En 3 ans, l’association a déjà fédéré plus de 35 0000 personnes autour de l’économie circulaire ! On en apprend plus aux cotés de Laetitia Vasseur ici 👎

HOP en 3 mots, c’est informer, fédérer et influencer autour de l’obsolescence programmée. Ça se traduit comment au quotidien ?

Au quotidien, c’est très concret : pour mieux informer les consommateurs, nous avons lancé le 1er décembre une plateforme appelée Produits Durables. Sur ce site, on peut trouver toutes les solutions à son échelle pour faire durer ses produits : en achetant durable grâce à des classements de marques, en ayant les bons gestes d’entretien, en réparant et enfin en connaissant ses droits, notamment à la garantie. Nous espérons par ce projet fédérer en sensibilisant le plus de personnes possibles à l’importance de la durabilité des produits. Enfin, nous participons aux travaux du Gouvernement concernant l’allongement de la durée de vie des produits : nous faisons actuellement des propositions en vue d’une loi sur l’économie circulaire à venir en 2019, pour mieux protéger les consommateurs et inciter les producteurs à aller vers des produits plus durables.

Depuis votre création en juillet 2015, parvenez-vous à mesurer les résultats de votre combat contre le «prêt-à-jeter » ?  

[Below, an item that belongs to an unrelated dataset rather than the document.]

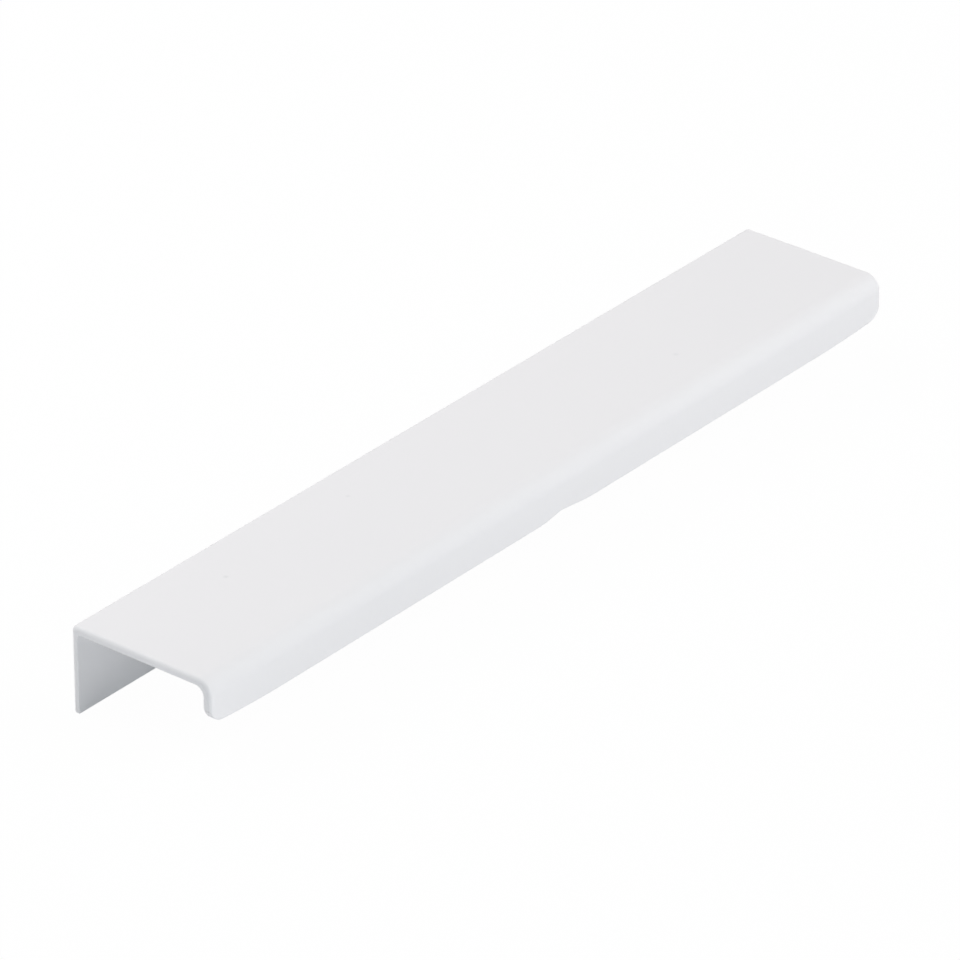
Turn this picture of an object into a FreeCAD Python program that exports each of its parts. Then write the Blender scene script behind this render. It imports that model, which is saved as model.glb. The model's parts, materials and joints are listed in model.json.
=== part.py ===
import FreeCAD, Part
import math
import os

from FreeCAD import Vector

# Lip pull for a drawer or cabinet door: one length of coated metal profile that hooks over
# the top edge of the front panel, screwed on from behind through its rear flange.
#
# X runs along the pull, -Y faces the room and +Z is up. The origin lies midway between
# the two screw holes, on the flange face that meets the rear of the panel.
# All sizes are millimetres.

# Profile
LENGTH = 200.0
DEPTH = 32.8
WALL = 1.5
FLANGE_HEIGHT = 18.0
LIP_HEIGHT = 9.5
FRONT_BEND_RADIUS = 3.4
REAR_CORNER_RADIUS = 0.9
REAR_FILLET_RADIUS = 0.5

# Ends and edges: the outer edges of both ends are rounded well over before coating, as far
# as the rear corner's arc lets the rounding run round it
ARC_CLEARANCE = 0.05
END_EDGE_RADIUS = REAR_CORNER_RADIUS - ARC_CLEARANCE
EDGE_RADIUS = 0.15
LIP_CORNER_RADIUS = 4.0

# The lip's lower edge rises slightly to both ends: a shoulder arc, a straight stretch and
# then the corner's arc
LIP_END_SLOPE_DEG = 4.035
LIP_END_STRAIGHT = 1.3
LIP_END_SHOULDER_RADIUS = 200.0

# Screw holes through the rear flange, countersunk from behind
HOLE_SPACING = 160.0
HOLE_DROP = 11.0
HOLE_RADIUS = 2.0
HOLE_LAND = 0.4
SINK_ANGLE = 90.0

# Shallow nick in the lip's lower edge, near mid-length
NICK_PLACE = 0.4
NICK_DEPTH = 0.8
NICK_LEFT_RUN = 5.3
NICK_RIGHT_RUN = 8.2
NICK_ROOT_RADIUS = 1.5
NICK_SHOULDER_RADIUS = 20.0

# How far a cutting shape reaches past the metal that it cuts
CUT_MARGIN = 1.0
# Length of lip that is left on until its lower edge is trimmed
TRIM_STOCK = 6.0
# The lip's corner arcs end this far past the ends, so that they meet the end faces at an edge
CORNER_OVERRUN = 0.05
# Two faces that turn less than this where they meet count as one smooth surface
SMOOTH_LIMIT_DEG = 20.0

REAR_Y = WALL
FRONT_Y = WALL - DEPTH
TOP_Z = HOLE_DROP
UNDERSIDE_Z = TOP_Z - WALL
FOOT_Z = TOP_Z - FLANGE_HEIGHT
LIP_Z = TOP_Z - LIP_HEIGHT
HALF_LENGTH = LENGTH / 2


def rounded_outline(corners):
    """Closed wire through (point, radius) corners, with a tangent arc at each radius."""
    starts = []
    ends = []
    arcs = []
    count = len(corners)
    for i, (point, radius) in enumerate(corners):
        back = (corners[i - 1][0] - point).normalize()
        ahead = (corners[(i + 1) % count][0] - point).normalize()
        half_turn = back.getAngle(ahead) / 2
        reach = radius / math.tan(half_turn)
        bisector = (back + ahead).normalize()
        centre = point + bisector * (radius / math.sin(half_turn))
        starts.append(point + back * reach)
        ends.append(point + ahead * reach)
        arcs.append((radius, centre - bisector * radius))
    edges = []
    for i, (radius, middle) in enumerate(arcs):
        if radius > 0:
            edges.append(Part.Arc(starts[i], middle, ends[i]).toShape())
        following = starts[(i + 1) % count]
        if ends[i].distanceToPoint(following) > 1e-7:
            edges.append(Part.LineSegment(ends[i], following).toShape())
    return Part.Wire(edges)


def profile_bar():
    """The bar as it comes off the line, cut square at both ends, its lip left long."""
    def at(y, z):
        return Vector(-HALF_LENGTH, y, z)

    stock_z = LIP_Z - TRIM_STOCK
    section = rounded_outline([
        (at(REAR_Y, FOOT_Z), 0),
        (at(REAR_Y, TOP_Z), REAR_CORNER_RADIUS),
        (at(FRONT_Y, TOP_Z), FRONT_BEND_RADIUS),
        (at(FRONT_Y, stock_z), 0),
        (at(FRONT_Y + WALL, stock_z), 0),
        (at(FRONT_Y + WALL, UNDERSIDE_Z), FRONT_BEND_RADIUS - WALL),
        (at(0, UNDERSIDE_Z), REAR_FILLET_RADIUS),
        (at(0, FOOT_Z), 0),
    ])
    return Part.Face(section).extrude(Vector(LENGTH, 0, 0))


def flat_at(edge, plane, axis):
    """Whether an edge lies in the plane at one value of x, y or z."""
    ends = [vertex.Point[axis] for vertex in edge.Vertexes]
    return all(abs(value - plane) < 1e-6 for value in ends)


def round_outer_end_edges(bar):
    """Rounds both ends' edges on the rear, top and front; the fillet runs on round the bends."""
    outer = []
    for edge in bar.Edges:
        at_end = flat_at(edge, -HALF_LENGTH, 0) or flat_at(edge, HALF_LENGTH, 0)
        outside = flat_at(edge, REAR_Y, 1) or flat_at(edge, TOP_Z, 2) or flat_at(edge, FRONT_Y, 1)
        if at_end and outside:
            outer.append(edge)
    return bar.makeFillet(END_EDGE_RADIUS, outer)


def lip_end_slant():
    """Run and rise of the lip's slanted edge at an end, long enough for the arcs at both its ends."""
    slope = math.radians(LIP_END_SLOPE_DEG)
    shoulder_reach = LIP_END_SHOULDER_RADIUS * math.tan(slope / 2)
    corner_reach = LIP_CORNER_RADIUS * math.tan((math.pi / 2 - slope) / 2)
    slant = shoulder_reach + LIP_END_STRAIGHT + corner_reach
    return slant * math.cos(slope), slant * math.sin(slope)


def lip_trimmer():
    """Prism that trims the lip: its corners, a slight rise of its edge to both ends, and the nick."""
    def at(x, z):
        return Vector(x, FRONT_Y - CUT_MARGIN, LIP_Z + z)

    run, rise = lip_end_slant()
    beyond = HALF_LENGTH + CUT_MARGIN
    corner_x = HALF_LENGTH + CORNER_OVERRUN
    shoulder_x = corner_x - run
    corner_top = rise + 1.1 * LIP_CORNER_RADIUS
    below = -TRIM_STOCK - CUT_MARGIN
    outline = rounded_outline([
        (at(-beyond, below), 0),
        (at(-beyond, corner_top), 0),
        (at(-corner_x, corner_top), 0),
        (at(-corner_x, rise), LIP_CORNER_RADIUS),
        (at(-shoulder_x, 0), LIP_END_SHOULDER_RADIUS),
        (at(NICK_PLACE - NICK_LEFT_RUN, 0), NICK_SHOULDER_RADIUS),
        (at(NICK_PLACE, NICK_DEPTH), NICK_ROOT_RADIUS),
        (at(NICK_PLACE + NICK_RIGHT_RUN, 0), NICK_SHOULDER_RADIUS),
        (at(shoulder_x, 0), LIP_END_SHOULDER_RADIUS),
        (at(corner_x, rise), LIP_CORNER_RADIUS),
        (at(corner_x, corner_top), 0),
        (at(beyond, corner_top), 0),
        (at(beyond, below), 0),
    ])
    return Part.Face(outline).extrude(Vector(0, WALL + 2 * CUT_MARGIN, 0))


def face_normal(face, point):
    """Outward normal of a face at the place nearest to a point."""
    u, v = face.Surface.parameter(point)
    return face.normalAt(u, v)


def sharp_edges(solid):
    """Edges where two faces meet at a real angle, in either direction."""
    found = []
    for edge in solid.Edges:
        faces = solid.ancestorsOfType(edge, Part.Face)
        if len(faces) != 2:
            continue
        middle = edge.valueAt((edge.FirstParameter + edge.LastParameter) / 2)
        first, second = (face_normal(face, middle) for face in faces)
        if math.degrees(first.getAngle(second)) > SMOOTH_LIMIT_DEG:
            found.append(edge)
    return found


def soften_edges(bar):
    """The coat's soft edge on every edge that is still sharp."""
    return bar.makeFillet(EDGE_RADIUS, sharp_edges(bar))


def screw_hole_cutter(x):
    """One screw hole with its countersink, which opens towards the rear face."""
    hole = Part.makeCylinder(
        HOLE_RADIUS, WALL + 2 * CUT_MARGIN, Vector(x, -CUT_MARGIN, 0), Vector(0, 1, 0)
    )
    sink_depth = WALL - HOLE_LAND + CUT_MARGIN
    mouth_radius = HOLE_RADIUS + sink_depth * math.tan(math.radians(SINK_ANGLE / 2))
    sink = Part.makeCone(
        HOLE_RADIUS, mouth_radius, sink_depth, Vector(x, HOLE_LAND, 0), Vector(0, 1, 0)
    )
    return hole.fuse(sink)


def lip_pull():
    bar = round_outer_end_edges(profile_bar())
    bar = bar.cut(lip_trimmer()).removeSplitter()
    bar = soften_edges(bar)
    for x in (-HOLE_SPACING / 2, HOLE_SPACING / 2):
        bar = bar.cut(screw_hole_cutter(x))
    return bar


os.makedirs("parts", exist_ok=True)
pull = lip_pull()
pull.Solids[0].exportStep("parts/lip_pull.step")
print("lip_pull", len(pull.Solids), "solid", round(pull.Volume, 1), "mm3, valid", pull.isValid())
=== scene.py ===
import json
import math

import bmesh
import bpy
from mathutils import Matrix, Vector


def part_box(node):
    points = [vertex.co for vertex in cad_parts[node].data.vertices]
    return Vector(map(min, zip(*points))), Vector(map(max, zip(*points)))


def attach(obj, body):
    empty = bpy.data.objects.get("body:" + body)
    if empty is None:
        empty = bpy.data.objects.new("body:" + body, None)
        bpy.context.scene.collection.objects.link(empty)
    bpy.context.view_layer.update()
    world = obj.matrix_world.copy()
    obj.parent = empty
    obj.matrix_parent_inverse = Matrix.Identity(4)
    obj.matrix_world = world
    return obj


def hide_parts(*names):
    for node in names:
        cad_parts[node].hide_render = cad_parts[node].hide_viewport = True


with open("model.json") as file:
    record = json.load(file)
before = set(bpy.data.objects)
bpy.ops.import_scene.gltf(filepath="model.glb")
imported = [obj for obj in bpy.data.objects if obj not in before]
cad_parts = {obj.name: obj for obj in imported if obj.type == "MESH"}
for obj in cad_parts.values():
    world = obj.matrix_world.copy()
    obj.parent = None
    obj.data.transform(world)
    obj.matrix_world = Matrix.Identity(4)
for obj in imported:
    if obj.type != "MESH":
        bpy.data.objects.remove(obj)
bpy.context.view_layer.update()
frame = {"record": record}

# Lip pull: one length of aluminium profile with a white powder coat, on a pale floor.
# Meshes are drawn in millimetres and turned into metres once, as each piece is finished.
MM = 0.001

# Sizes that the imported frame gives
NODE = "lip_pull"
LOW, HIGH = (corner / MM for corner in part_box(NODE))
MOUNTS = {mount["name"]: mount for mount in frame["record"]["mounts"]}
HALF_LENGTH = HIGH.x
FRONT_Y, REAR_Y = LOW.y, HIGH.y
TOP_Z, FOOT_Z = HIGH.z, LOW.z
UNDERSIDE_Z = MOUNTS["plate_seat"]["pos_m"][2] / MM
WALL = TOP_Z - UNDERSIDE_Z
HOLE_RADIUS = MOUNTS["screw_holes"]["dims"]["hole_r_mm"]
HOLE_SPACING = MOUNTS["screw_holes"]["dims"]["spacing_x_mm"]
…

Nous avons rencontré de nombreux succès depuis 2015 : tout d’abord, nous avons fédéré plus de 35 000 personnes qui ont affirmé leur souhait d’avoir des produits plus durables et réparables. Ensuite, nous avons obtenu par nos plaintes contre les fabricants d’imprimantes et contre Apple l’ouverture des premières enquêtes en France pour obsolescence programmée par le Procureur de la République. Le délit d’obsolescence programmée pourrait donc être puni pour la première fois, dans l’intérêt des consommateurs et de l’environnement. Nous avons obtenu enfin des avancées de la part du Gouvernement : grâce au plaidoyer actif de HOP, un index de durabilité sera mis en place sur plusieurs catégories de produits dès 2020 pour mieux informer les consommateurs et tirer le marché vers le haut.

Hop Visuel

Quel modèle de société défendez-vous ?

Nous défendons un modèle de société sobre en ressources et en consommation, dans laquelle chacun est libre de consommer mieux et plus durable. Nous croyons en une économie plus sobre centrée sur l’usage (économie de fonctionnalité) plutôt que le volume, la réutilisation plutôt que la production de déchets (économie circulaire), la collaboration plutôt que l’individualisme (économie collaborative). Dans ce modèle idéal, les externalités positives ou négatives provoquées par la fabrication des biens seraient internalisées et reflétées dans le prix des produits, faisant des produits les mieux-disant d’un point de vue environnemental. Les entreprises auraient adapté leur offre à la demande croissante des consommateurs pour des produits qui durent. Chacun pourrait réparer ou faire réparer ses produits aisément et sans trop dépenser, grâce à des informations facilement accessibles et de nombreux réparateurs locaux.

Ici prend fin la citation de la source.